• [Written instruction]:
Transcribe only the lines from the line with "Model this object" through the line with "# save() moves", exactly, counting both of those lines as part of the stretch.

(Rows from a 3D modeling dataset)
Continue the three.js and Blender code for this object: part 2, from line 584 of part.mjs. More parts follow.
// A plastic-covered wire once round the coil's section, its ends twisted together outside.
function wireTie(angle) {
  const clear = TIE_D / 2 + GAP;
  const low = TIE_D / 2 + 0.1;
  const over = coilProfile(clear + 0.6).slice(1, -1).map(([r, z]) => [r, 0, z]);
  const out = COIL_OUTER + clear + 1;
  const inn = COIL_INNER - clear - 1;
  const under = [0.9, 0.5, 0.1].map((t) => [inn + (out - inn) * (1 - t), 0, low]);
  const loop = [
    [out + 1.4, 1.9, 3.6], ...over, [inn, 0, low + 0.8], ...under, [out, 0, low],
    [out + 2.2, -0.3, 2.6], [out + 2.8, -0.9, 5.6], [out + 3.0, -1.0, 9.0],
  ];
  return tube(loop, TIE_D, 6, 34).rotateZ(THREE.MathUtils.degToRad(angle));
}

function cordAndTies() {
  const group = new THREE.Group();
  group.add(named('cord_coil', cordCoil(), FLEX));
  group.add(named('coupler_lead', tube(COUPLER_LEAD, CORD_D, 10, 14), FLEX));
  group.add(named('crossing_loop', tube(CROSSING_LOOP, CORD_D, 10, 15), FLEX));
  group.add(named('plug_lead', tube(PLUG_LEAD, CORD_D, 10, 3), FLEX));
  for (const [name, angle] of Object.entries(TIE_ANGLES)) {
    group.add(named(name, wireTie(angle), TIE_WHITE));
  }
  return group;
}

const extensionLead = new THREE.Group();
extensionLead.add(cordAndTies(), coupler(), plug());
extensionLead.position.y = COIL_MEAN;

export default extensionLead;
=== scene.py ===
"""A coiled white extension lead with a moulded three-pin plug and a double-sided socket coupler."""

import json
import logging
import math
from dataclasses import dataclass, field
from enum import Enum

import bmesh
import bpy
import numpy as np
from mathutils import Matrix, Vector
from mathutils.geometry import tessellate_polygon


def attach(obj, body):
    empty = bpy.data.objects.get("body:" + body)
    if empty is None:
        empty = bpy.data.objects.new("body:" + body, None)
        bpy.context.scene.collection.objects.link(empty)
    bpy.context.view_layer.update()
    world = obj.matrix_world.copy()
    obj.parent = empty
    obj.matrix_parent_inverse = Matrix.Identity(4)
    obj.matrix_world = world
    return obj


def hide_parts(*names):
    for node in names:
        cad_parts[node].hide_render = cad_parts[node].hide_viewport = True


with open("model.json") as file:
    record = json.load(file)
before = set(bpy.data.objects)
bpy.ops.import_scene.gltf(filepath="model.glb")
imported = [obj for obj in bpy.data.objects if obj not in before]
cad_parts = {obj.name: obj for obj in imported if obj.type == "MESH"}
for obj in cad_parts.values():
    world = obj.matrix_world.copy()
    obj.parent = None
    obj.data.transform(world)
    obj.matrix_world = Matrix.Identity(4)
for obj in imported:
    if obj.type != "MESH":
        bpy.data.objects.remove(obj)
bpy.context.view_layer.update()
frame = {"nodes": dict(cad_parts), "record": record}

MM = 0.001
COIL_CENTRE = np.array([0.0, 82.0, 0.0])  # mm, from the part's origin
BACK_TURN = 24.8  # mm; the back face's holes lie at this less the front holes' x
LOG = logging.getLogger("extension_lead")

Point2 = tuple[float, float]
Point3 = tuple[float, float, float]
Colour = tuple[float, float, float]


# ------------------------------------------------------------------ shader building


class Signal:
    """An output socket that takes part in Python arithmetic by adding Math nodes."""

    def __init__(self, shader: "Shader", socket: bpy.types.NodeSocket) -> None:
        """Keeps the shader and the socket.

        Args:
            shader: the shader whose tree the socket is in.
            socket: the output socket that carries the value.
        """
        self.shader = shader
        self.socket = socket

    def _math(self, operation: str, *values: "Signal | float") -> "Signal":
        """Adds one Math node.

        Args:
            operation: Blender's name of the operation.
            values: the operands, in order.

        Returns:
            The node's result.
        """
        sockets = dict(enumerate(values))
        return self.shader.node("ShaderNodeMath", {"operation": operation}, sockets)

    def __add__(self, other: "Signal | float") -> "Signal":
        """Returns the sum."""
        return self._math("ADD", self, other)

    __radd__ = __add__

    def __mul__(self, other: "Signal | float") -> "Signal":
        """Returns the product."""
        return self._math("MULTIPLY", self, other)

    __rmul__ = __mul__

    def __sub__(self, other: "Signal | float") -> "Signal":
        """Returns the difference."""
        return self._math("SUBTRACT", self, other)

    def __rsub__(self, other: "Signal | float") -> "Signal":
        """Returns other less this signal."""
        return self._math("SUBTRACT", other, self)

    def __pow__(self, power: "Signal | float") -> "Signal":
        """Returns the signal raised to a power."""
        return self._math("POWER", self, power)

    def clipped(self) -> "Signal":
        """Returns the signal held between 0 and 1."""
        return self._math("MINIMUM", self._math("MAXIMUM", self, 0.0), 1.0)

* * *

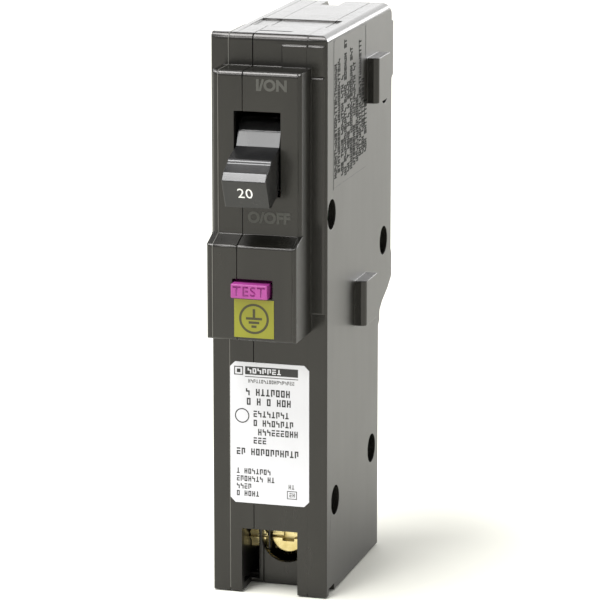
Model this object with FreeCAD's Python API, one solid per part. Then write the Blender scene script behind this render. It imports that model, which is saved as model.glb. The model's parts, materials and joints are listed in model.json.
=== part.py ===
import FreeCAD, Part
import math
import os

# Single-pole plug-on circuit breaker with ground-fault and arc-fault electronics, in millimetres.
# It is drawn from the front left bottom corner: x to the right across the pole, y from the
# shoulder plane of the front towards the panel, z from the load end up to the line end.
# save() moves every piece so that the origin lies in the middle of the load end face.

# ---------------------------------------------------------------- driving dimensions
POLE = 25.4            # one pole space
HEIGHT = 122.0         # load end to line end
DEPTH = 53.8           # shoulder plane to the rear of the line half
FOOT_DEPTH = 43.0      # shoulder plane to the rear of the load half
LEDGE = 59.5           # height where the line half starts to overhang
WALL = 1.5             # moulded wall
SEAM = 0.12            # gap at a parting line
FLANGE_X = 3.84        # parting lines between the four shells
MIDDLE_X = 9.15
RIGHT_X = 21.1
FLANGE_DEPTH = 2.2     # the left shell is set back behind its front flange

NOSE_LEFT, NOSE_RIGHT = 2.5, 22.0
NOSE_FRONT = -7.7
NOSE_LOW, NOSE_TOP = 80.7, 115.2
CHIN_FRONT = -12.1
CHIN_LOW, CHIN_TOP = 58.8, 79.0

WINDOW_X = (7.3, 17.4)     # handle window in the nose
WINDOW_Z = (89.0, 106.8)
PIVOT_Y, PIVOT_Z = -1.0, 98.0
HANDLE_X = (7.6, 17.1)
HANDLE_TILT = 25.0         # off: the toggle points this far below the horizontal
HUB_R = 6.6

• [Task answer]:
Model this object with FreeCAD's Python API, one solid per part. Then write the Blender scene script behind this render. It imports that model, which is saved as model.glb. The model's parts, materials and joints are listed in model.json.
=== part.py ===
import FreeCAD, Part
import math
import os

# Single-pole plug-on circuit breaker with ground-fault and arc-fault electronics, in millimetres.
# It is drawn from the front left bottom corner: x to the right across the pole, y from the
# shoulder plane of the front towards the panel, z from the load end up to the line end.
# save() moves every piece so that the origin lies in the middle of the load end face.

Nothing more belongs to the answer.